What you need to do ▸ Both the line containing "lower_rear_roller();" and the line containing "random.seed(7)" are to be reproduced exactly, along with every line between them, and nothing more.

━━━━━ The input ━━━━━

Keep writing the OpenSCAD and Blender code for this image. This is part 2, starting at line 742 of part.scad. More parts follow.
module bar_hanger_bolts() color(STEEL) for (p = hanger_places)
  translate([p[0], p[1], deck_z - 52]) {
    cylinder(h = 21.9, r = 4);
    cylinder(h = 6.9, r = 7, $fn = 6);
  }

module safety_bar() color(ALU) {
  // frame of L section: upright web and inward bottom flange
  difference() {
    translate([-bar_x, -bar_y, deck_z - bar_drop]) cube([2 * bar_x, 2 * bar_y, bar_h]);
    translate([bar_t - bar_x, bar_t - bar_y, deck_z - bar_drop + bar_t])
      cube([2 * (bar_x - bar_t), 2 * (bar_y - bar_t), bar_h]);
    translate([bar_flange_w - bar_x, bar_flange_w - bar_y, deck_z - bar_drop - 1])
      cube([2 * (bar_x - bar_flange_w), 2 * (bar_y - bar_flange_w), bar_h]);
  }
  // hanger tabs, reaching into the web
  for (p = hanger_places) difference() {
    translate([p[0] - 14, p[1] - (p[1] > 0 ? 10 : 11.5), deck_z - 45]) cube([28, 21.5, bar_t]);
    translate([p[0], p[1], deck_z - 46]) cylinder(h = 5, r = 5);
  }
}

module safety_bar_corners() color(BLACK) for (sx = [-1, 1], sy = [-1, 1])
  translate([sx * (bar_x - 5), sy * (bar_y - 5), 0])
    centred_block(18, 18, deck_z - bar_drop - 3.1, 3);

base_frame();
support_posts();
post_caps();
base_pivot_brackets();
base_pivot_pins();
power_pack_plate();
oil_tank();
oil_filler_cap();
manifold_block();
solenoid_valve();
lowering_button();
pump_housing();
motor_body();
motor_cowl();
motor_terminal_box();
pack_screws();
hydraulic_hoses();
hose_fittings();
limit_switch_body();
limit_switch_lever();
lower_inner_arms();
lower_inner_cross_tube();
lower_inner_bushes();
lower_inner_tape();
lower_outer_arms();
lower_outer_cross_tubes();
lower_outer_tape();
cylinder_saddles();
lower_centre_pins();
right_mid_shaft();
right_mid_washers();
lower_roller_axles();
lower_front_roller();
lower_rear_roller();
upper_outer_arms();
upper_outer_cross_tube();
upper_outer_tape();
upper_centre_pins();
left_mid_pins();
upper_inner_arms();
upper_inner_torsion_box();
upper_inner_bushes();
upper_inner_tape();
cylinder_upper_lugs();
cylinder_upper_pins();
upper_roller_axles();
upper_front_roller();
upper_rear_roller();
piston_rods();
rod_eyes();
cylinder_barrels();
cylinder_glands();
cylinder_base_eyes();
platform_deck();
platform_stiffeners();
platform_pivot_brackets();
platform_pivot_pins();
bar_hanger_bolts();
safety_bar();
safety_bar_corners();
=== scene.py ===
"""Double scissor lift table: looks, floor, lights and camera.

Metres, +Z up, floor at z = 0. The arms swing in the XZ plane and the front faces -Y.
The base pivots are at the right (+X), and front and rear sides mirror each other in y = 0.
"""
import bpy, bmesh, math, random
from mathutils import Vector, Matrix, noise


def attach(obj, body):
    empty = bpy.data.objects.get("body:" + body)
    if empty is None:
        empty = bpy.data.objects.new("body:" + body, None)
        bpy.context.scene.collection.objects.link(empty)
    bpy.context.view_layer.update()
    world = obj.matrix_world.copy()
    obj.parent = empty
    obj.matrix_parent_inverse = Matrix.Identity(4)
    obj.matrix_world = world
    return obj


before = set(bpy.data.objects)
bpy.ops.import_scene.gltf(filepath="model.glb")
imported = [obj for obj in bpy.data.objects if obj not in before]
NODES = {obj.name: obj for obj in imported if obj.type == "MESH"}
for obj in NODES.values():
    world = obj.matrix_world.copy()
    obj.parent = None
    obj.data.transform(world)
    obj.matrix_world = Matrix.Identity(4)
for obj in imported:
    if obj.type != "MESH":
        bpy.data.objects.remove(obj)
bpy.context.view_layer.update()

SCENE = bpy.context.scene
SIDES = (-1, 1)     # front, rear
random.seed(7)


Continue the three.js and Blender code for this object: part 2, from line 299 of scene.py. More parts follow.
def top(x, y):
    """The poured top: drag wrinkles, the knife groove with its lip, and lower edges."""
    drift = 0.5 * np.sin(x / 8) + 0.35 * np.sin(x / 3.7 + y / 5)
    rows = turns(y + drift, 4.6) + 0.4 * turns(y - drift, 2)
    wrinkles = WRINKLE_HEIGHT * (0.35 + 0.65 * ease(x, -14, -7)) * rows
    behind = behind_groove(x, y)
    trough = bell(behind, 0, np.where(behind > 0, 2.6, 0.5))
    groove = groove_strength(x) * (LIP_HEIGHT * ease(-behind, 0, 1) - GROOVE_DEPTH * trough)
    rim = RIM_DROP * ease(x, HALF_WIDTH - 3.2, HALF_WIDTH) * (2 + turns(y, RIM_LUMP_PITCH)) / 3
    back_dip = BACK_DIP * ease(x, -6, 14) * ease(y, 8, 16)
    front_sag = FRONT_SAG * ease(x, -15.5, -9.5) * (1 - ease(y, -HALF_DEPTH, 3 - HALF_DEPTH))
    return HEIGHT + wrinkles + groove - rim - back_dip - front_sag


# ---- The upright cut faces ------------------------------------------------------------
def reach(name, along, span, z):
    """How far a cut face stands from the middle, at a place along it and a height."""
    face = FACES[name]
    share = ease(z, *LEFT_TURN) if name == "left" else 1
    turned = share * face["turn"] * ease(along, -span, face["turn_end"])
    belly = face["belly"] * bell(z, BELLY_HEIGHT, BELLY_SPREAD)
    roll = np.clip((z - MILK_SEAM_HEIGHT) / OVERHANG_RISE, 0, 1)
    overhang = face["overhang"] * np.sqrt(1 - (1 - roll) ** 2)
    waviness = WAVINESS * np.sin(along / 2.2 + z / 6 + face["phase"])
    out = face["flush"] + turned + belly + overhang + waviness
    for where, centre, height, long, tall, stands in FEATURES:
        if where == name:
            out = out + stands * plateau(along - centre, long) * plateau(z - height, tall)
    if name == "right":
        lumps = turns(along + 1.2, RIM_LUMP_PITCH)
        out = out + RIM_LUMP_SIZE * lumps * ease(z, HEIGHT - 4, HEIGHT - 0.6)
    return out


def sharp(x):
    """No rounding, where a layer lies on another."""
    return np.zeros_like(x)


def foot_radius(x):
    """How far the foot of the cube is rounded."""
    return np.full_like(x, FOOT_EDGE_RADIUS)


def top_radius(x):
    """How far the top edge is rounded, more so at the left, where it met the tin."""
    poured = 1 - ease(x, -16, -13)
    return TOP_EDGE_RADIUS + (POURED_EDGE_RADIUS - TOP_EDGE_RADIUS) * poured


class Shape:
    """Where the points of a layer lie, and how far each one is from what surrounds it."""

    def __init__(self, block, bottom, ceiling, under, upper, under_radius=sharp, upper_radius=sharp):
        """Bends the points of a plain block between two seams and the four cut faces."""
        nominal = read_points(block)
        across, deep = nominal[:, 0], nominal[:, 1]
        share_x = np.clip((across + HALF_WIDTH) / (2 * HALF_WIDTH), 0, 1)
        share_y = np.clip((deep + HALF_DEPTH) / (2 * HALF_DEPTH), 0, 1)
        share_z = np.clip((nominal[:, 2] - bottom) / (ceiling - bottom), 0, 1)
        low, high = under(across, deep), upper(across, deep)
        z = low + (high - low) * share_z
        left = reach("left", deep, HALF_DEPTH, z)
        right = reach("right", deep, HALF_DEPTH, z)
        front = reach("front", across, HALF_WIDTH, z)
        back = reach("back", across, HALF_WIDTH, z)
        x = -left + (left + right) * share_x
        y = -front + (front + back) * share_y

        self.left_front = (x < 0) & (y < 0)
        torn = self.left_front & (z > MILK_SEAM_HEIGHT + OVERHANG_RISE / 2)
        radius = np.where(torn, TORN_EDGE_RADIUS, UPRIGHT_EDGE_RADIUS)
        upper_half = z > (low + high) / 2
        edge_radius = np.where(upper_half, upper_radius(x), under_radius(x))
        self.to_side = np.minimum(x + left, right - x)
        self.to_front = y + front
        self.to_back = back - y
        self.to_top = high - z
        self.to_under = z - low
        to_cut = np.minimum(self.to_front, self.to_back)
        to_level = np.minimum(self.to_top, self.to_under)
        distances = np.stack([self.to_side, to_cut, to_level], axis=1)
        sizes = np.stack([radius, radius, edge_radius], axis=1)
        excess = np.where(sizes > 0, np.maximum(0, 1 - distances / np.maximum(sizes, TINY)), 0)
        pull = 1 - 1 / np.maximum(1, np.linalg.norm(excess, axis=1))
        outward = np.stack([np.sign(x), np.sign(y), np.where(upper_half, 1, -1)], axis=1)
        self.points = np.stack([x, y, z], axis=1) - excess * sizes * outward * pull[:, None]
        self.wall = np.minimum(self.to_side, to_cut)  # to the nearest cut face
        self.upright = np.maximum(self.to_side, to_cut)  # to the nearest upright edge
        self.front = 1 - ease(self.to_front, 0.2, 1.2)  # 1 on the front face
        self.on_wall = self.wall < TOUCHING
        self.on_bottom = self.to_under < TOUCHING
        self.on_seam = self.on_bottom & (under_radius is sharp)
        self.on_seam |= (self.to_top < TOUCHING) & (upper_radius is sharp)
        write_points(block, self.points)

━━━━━

Exercise answer ▸
lower_rear_roller();
upper_outer_arms();
upper_outer_cross_tube();
upper_outer_tape();
upper_centre_pins();
left_mid_pins();
upper_inner_arms();
upper_inner_torsion_box();
upper_inner_bushes();
upper_inner_tape();
cylinder_upper_lugs();
cylinder_upper_pins();
upper_roller_axles();
upper_front_roller();
upper_rear_roller();
piston_rods();
rod_eyes();
cylinder_barrels();
cylinder_glands();
cylinder_base_eyes();
platform_deck();
platform_stiffeners();
platform_pivot_brackets();
platform_pivot_pins();
bar_hanger_bolts();
safety_bar();
safety_bar_corners();
=== scene.py ===
"""Double scissor lift table: looks, floor, lights and camera.

Metres, +Z up, floor at z = 0. The arms swing in the XZ plane and the front faces -Y.
The base pivots are at the right (+X), and front and rear sides mirror each other in y = 0.
"""
import bpy, bmesh, math, random
from mathutils import Vector, Matrix, noise


def attach(obj, body):
    empty = bpy.data.objects.get("body:" + body)
    if empty is None:
        empty = bpy.data.objects.new("body:" + body, None)
        bpy.context.scene.collection.objects.link(empty)
    bpy.context.view_layer.update()
    world = obj.matrix_world.copy()
    obj.parent = empty
    obj.matrix_parent_inverse = Matrix.Identity(4)
    obj.matrix_world = world
    return obj


before = set(bpy.data.objects)
bpy.ops.import_scene.gltf(filepath="model.glb")
imported = [obj for obj in bpy.data.objects if obj not in before]
NODES = {obj.name: obj for obj in imported if obj.type == "MESH"}
for obj in NODES.values():
    world = obj.matrix_world.copy()
    obj.parent = None
    obj.data.transform(world)
    obj.matrix_world = Matrix.Identity(4)
for obj in imported:
    if obj.type != "MESH":
        bpy.data.objects.remove(obj)
bpy.context.view_layer.update()

SCENE = bpy.context.scene
SIDES = (-1, 1)     # front, rear
random.seed(7)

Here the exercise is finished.